- Nehemiah 8:1-3, 5-6, 8-10 •
- Psalm 19 •
- 1 Corinthians 12:12-31a •
- Luke 4:14-21
|'Ezra Reads the Law to the People' Gustave Dore (1832-83)|
This week’s Old Testament lesson offers us a glimpse of what must have been a profoundly moving occasion. After decades of exile in Babylon, the Israelites have returned to the Promised Land. Under the leadership of Ezra and Nehemiah, Jerusalem has been rebuilt, the ancient gates are functioning again, and the people gather in celebration at the Water Gate, itself a symbol of new life. Ezra reads aloud the books of the Law of Moses. It takes a whole morning, but these are the Laws that have made the Israelites the people they are, and to which they now re-dedicate themselves.
|Jesus unrolls the Scriptures James J Tissot (1886)|
So moved are they, the people weep. But Nehemiah bids them be joyful. The beautiful words of Psalm 19 (prescribed for this Sunday) echo his sentiments. “The law of the LORD is perfect and revives the soul; the testimony of the LORD is sure
and gives wisdom to the innocent; the statutes of the LORD are just and rejoice the heart”.

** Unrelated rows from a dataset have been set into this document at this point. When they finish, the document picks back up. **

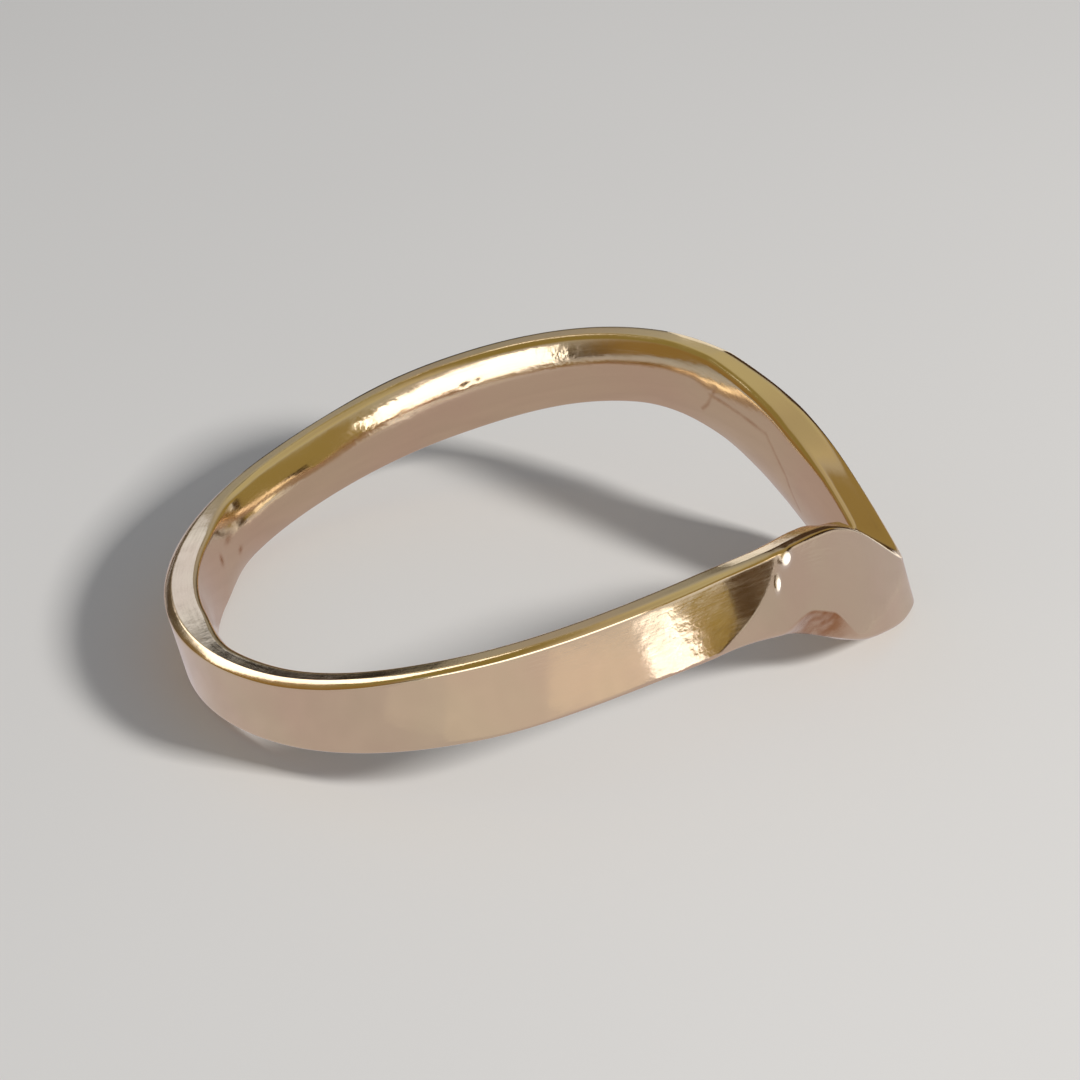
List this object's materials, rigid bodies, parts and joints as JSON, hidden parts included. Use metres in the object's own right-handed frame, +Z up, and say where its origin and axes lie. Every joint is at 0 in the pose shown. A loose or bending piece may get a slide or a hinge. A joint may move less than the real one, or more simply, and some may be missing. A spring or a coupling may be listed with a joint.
{
  "type": "wishbone ring",
  "caption": "Plain polished gold wishbone finger ring, a flat court band whose two legs run down to a soft V, lying on the foot of the V and the back of the shank.",
  "frame": {"origin": "on the surface that the ring rests on, under the middle of its bounding box", "axes": "+X towards the foot of the V, +Z up from the surface; the band's own axis leans back from +Z towards the shank by the rest tilt of about 12 degrees"},
  "size_m": [0.0204, 0.0186, 0.0053],
  "materials": {
    "gold": "polished"
  },
  "bodies": {
    "root": {"band": "gold"}
  },
  "joints": []
}
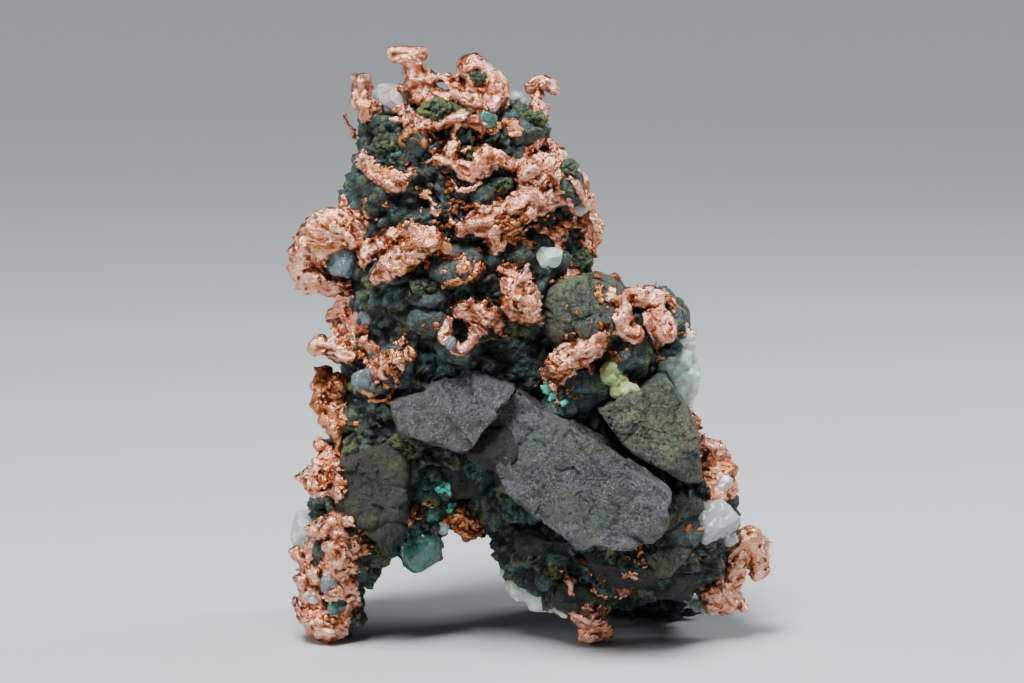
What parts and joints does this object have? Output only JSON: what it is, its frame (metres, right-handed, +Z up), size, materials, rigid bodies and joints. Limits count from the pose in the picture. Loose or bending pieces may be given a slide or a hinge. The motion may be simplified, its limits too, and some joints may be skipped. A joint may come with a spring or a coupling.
{
  "type": "native copper specimen in host rock",
  "caption": "Native copper grown through a broken basalt rock with clear crystals and prehnite, standing on a left leg and a broad right foot with an arch between.",
  "frame": {"origin": "middle of the footprint box, on the surface the specimen rests on", "axes": "+Z up along the tallest way, +X to the right as seen from the front, +Y from the front to the back, the shortest way"},
  "size_m": [0.048, 0.0304, 0.0596],
  "materials": {
    "basalt": "matt broken basalt blocks, grey violet to olive, in a dark green chlorite groundmass",
    "copper": "bright hackly native copper with orange brown tarnish in the hollows",
    "milky_crystal": "milky white to pale blue calcite, glassy faces",
    "green_crystal": "clear sea green crystal with a milky lower end",
    "prehnite": "waxy pale green prehnite in small rounded grains"
  },
  "bodies": {
    "root": {"host_rock": "basalt", "crown_copper": "copper", "hooked_sprig_copper": "copper", "upper_band_copper": "copper", "left_stripe_copper": "copper", "shoulder_mass_copper": "copper", "right_rim_copper": "copper", "left_arm_copper": "copper", "tongue_copper": "copper", "face_centre_copper": "copper", "face_ring_copper": "copper", "lower_face_copper": "copper", "right_shoulder_copper": "copper", "left_knob_copper": "copper", "left_edge_copper": "copper", "lower_left_knob_copper": "copper", "left_foot_copper": "copper", "arch_copper": "copper", "centre_foot_copper": "copper", "right_edge_copper": "copper", "right_tip_copper": "copper", "crown_crystal": "milky_crystal", "sprig_crystal": "milky_crystal", "arm_crystal": "milky_crystal", "foot_crystal": "milky_crystal", "right_low_crystal": "milky_crystal", "arch_crystal": "green_crystal", "prehnite_crust": "prehnite", "prehnite_vein": "prehnite", "cavity_crystal": "prehnite"}
  },
  "joints": []
}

Both passages serve to underline the immense cultural and religious significance the Scriptures held for the Jews. We need a sense of this if we are to appreciate just how extraordinary the episode recounted in the Gospel is. Jesus reads the Scriptures in his local synagogue, to people who have known him all his life. Suddenly he announces, referring to himself it seems, "Today this scripture has been fulfilled in your hearing." It is little wonder that the people are stunned into silence, and then -- as next week’s continuation of the same passage shows – moved to anger and violence. The modern reader’s task over these two weeks is to read imaginatively, so that it becomes possible both to sympathize with them for their profound religious loyalty, and yet to understand how they went wrong in their rejection of Jesus.